• [Exercise directions] Look for the string "picture" in every line, and copy each line that has it.

• [Records for the exercise]
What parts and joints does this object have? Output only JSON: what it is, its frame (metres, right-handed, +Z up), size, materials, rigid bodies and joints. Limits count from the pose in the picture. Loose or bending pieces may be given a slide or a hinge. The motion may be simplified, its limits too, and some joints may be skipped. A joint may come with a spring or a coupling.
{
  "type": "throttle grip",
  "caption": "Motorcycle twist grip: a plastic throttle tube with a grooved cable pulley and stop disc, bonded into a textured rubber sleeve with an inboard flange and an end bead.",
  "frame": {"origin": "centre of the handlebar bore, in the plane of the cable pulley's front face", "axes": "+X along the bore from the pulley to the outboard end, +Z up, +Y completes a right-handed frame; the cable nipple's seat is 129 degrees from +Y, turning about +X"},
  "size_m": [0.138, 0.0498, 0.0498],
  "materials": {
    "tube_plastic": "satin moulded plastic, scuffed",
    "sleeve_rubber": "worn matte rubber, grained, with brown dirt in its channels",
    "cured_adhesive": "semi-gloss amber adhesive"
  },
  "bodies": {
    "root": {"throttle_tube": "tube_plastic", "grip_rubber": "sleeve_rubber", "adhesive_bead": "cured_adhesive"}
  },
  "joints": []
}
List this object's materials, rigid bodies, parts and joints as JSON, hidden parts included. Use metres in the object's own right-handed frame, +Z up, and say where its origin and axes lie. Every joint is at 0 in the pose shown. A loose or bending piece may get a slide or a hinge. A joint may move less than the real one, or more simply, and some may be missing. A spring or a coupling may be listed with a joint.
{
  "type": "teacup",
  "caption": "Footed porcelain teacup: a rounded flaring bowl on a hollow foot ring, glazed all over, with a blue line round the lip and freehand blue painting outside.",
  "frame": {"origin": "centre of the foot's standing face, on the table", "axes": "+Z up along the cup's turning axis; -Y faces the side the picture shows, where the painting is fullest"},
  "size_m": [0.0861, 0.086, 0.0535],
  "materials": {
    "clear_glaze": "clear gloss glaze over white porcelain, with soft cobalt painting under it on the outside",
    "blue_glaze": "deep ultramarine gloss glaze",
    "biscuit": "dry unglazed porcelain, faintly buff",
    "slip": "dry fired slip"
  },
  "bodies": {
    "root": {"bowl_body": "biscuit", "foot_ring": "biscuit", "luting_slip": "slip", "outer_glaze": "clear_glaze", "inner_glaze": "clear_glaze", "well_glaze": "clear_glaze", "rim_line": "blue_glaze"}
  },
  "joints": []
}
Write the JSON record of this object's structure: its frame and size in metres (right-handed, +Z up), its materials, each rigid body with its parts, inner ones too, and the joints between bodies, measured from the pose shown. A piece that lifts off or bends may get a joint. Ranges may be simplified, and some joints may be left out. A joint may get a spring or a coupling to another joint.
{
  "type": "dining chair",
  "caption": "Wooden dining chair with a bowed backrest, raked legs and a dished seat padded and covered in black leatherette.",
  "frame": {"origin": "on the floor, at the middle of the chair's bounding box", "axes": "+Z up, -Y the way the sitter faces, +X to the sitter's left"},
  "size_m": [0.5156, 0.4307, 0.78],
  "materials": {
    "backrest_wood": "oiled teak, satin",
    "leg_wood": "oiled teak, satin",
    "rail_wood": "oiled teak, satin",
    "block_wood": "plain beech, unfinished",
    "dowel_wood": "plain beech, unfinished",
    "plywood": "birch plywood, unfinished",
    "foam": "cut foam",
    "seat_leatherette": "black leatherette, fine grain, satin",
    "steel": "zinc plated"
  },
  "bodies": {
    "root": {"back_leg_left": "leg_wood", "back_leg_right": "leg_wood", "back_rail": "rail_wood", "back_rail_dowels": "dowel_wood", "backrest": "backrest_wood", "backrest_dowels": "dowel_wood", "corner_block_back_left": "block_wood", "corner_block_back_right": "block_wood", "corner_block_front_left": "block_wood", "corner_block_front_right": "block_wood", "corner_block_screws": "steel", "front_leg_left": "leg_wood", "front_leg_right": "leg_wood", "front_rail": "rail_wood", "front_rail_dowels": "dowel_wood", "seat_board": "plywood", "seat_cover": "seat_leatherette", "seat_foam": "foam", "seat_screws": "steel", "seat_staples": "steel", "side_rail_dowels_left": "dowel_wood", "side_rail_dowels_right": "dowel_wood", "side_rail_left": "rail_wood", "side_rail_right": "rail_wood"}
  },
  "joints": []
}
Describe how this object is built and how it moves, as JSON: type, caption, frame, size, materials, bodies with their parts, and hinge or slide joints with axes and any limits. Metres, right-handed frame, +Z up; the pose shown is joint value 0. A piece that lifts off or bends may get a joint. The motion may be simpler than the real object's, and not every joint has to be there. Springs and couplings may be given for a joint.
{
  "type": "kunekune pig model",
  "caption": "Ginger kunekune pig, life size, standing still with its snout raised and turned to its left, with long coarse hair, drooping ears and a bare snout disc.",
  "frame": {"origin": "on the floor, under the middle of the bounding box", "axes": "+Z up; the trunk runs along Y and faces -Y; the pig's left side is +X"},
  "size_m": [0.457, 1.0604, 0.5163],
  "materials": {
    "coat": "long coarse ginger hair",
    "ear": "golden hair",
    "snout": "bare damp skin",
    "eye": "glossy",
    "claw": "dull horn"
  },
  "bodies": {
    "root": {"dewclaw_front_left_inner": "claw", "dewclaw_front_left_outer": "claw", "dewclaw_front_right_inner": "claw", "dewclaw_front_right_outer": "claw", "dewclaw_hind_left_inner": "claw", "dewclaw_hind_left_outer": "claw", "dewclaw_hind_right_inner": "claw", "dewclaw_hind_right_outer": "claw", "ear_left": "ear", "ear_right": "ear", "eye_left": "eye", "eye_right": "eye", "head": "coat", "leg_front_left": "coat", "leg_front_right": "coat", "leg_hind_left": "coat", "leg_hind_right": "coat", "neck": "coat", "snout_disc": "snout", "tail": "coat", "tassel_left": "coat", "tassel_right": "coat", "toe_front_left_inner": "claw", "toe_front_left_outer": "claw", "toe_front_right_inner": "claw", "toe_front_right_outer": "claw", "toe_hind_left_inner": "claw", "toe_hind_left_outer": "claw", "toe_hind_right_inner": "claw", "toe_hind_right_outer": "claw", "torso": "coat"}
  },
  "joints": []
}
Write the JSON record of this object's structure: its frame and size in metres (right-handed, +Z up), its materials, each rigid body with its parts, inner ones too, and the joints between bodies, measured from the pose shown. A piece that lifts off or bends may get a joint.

• [The response]
What parts and joints does this object have? Output only JSON: what it is, its frame (metres, right-handed, +Z up), size, materials, rigid bodies and joints. Limits count from the pose in the picture. Loose or bending pieces may be given a slide or a hinge. The motion may be simplified, its limits too, and some joints may be skipped. A joint may come with a spring or a coupling.
  "frame": {"origin": "centre of the foot's standing face, on the table", "axes": "+Z up along the cup's turning axis; -Y faces the side the picture shows, where the painting is fullest"},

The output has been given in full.